Digital Signatures: Proving You’re Really You

There’s another critical application of public key encryption called digital signatures. When you digitally sign something with your private key, anyone with your public key can verify that:

1. You actually signed it (authentication)
2. The message hasn’t been tampered with since you signed it (integrity)
3. You can’t later deny that you signed it (non-repudiation)

In Bitcoin and other cryptocurrencies, every transaction is digitally signed.

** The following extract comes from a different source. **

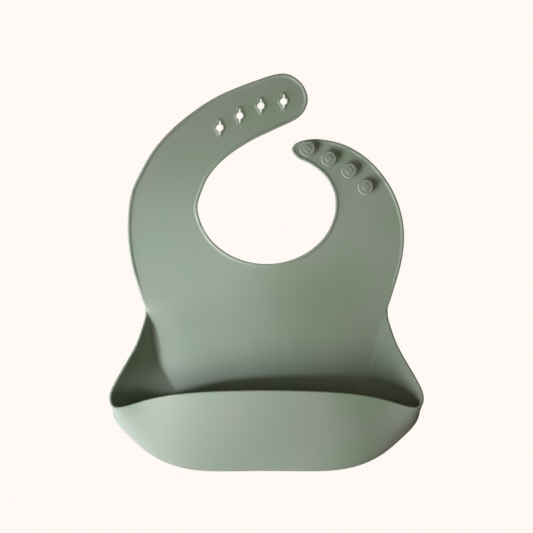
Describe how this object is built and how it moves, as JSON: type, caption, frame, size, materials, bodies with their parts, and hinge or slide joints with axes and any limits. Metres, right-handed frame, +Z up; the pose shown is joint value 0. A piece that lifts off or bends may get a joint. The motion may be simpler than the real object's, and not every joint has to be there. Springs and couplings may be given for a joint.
{
  "type": "silicone bib",
  "caption": "Soft one-colour baby bib with a scoop pocket, a rounded neck opening, and two curved neck straps that close with studs through keyholes.",
  "frame": {"origin": "centre of the neck opening, in the plane of the sheet's flat back", "axes": "+Z up towards the straps, +Y out of the flat back towards the wearer, +X to the right seen from the front"},
  "size_m": [0.2228, 0.0509, 0.2863],
  "materials": {
    "sheet_silicone": "soft matte",
    "pocket_silicone": "soft matte",
    "stud_silicone": "soft matte"
  },
  "bodies": {
    "chest": {"chest_panel": "sheet_silicone"},
    "hole_strap_base": {"hole_strap_root": "sheet_silicone"},
    "hole_strap_bend": {"hole_strap_middle": "sheet_silicone"},
    "hole_strap_end": {"hole_strap_tip": "sheet_silicone", "keyhole_rim_1": "sheet_silicone", "keyhole_rim_2": "sheet_silicone", "keyhole_rim_3": "sheet_silicone", "keyhole_rim_4": "sheet_silicone"},
    "button_strap_base": {"button_strap_root": "sheet_silicone"},
    "button_strap_end": {"button_strap_tip": "sheet_silicone", "stud_1": "stud_silicone", "stud_2": "stud_silicone", "stud_3": "stud_silicone", "stud_4": "stud_silicone"},
    "pocket": {"pocket_back": "sheet_silicone", "pocket_floor": "pocket_silicone", "pocket_side_left": "pocket_silicone", "pocket_side_right": "pocket_silicone", "pocket_corner_left": "pocket_silicone", "pocket_corner_right": "pocket_silicone"},
    "pocket_lip": {"pocket_front": "pocket_silicone"}
  },
  "joints": [
    {"name": "hole_strap_fold", "type": "hinge", "parent": "chest", "child": "hole_strap_base", "pos_m": [-0.05555, -0.0009, -0.03747], "axis": [-0.848, 0, -0.5299], "range_deg": [-25, 86], "stiffness_Nm_per_rad": 0.08},
    {"name": "hole_strap_bend_fold", "type": "hinge", "parent": "hole_strap_base", "child": "hole_strap_bend", "pos_m": [-0.067, -0.0009, 0], "axis": [-0.9703, 0, 0.2419], "range_deg": [-8, 27.5], "stiffness_Nm_per_rad": 0.05},
    {"name": "hole_strap_end_fold", "type": "hinge", "parent": "hole_strap_bend", "child": "hole_strap_end", "pos_m": [-0.05802, -0.0009, 0.0335], "axis": [-0.8387, 0, 0.5446], "range_deg": [-3.9, 13.1], "stiffness_Nm_per_rad": 0.05},
    {"name": "button_strap_fold", "type": "hinge", "parent": "chest", "child": "button_strap_base", "pos_m": [0.05555, -0.0009, -0.03747], "axis": [-0.9511, 0, 0.309], "range_deg": [-25, 70.2], "stiffness_Nm_per_rad": 0.08},
    {"name": "button_strap_end_fold", "type": "hinge", "parent": "button_strap_base", "child": "button_strap_end", "pos_m": [0.06696, -0.0009, -0.00234], "axis": [-0.9945, 0, -0.1045], "range_deg": [-15.3, 42.9], "stiffness_Nm_per_rad": 0.05},
    {"name": "waist_fold", "type": "hinge", "parent": "chest", "child": "pocket", "pos_m": [0, -0.0009, -0.066], "axis": [-1, 0, 0], "range_deg": [-45, 75], "stiffness_Nm_per_rad": 0.1},
    {"name": "pocket_flex", "type": "hinge", "parent": "pocket", "child": "pocket_lip", "pos_m": [0, -0.022, -0.1892], "axis": [-1, 0, 0], "range_deg": [-12, 20], "stiffness_Nm_per_rad": 0.06, "deforming": ["pocket_corner_left", "pocket_corner_right"]}
  ],
  "couplings": [
    {"joint": "hole_strap_bend_fold", "follows": "hole_strap_fold", "ratio": 0.31977},
    {"joint": "hole_strap_end_fold", "follows": "hole_strap_fold", "ratio": 0.15233},
    {"joint": "button_strap_end_fold", "follows": "button_strap_fold", "ratio": 0.61111}
  ]
}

This is how the network verifies that you authorized the transaction—it checks your signature using your public key, all without ever needing your private key.

The Mechanics: Why This System Is So Secure

The security of public key encryption rests on mathematical problems that are easy to do one way but computationally impossible to reverse:

• RSA Security — Multiplying two large prime numbers is easy. Factoring the result back into those two primes is practically impossible with current technology.
• ECC Security — Elliptic curve cryptography relies on a different hard problem: the discrete logarithm problem on elliptic curves.

This mathematical one-wayness is why someone who knows your public key still cannot derive your private key. They could theoretically try every possible private key, but that would take longer than the age of the universe.

The Bottom Line: Why Public Key Encryption Matters

Public key encryption solved one of cryptography’s greatest problems and in doing so, made modern digital society possible. Without it, there would be no safe online banking, no secure email, no Bitcoin, and no HTTPS. Every secure transaction you perform is ultimately protected by the elegant mathematics of public key encryption.

Whether you’re aware of it or not, this technology is fundamental to your digital security. The next time you see that little padlock icon in your browser or successfully send a cryptocurrency transaction, you’re witnessing public key encryption at work—a testament to the genius of mathematicians who figured out how to let strangers share secrets through public channels.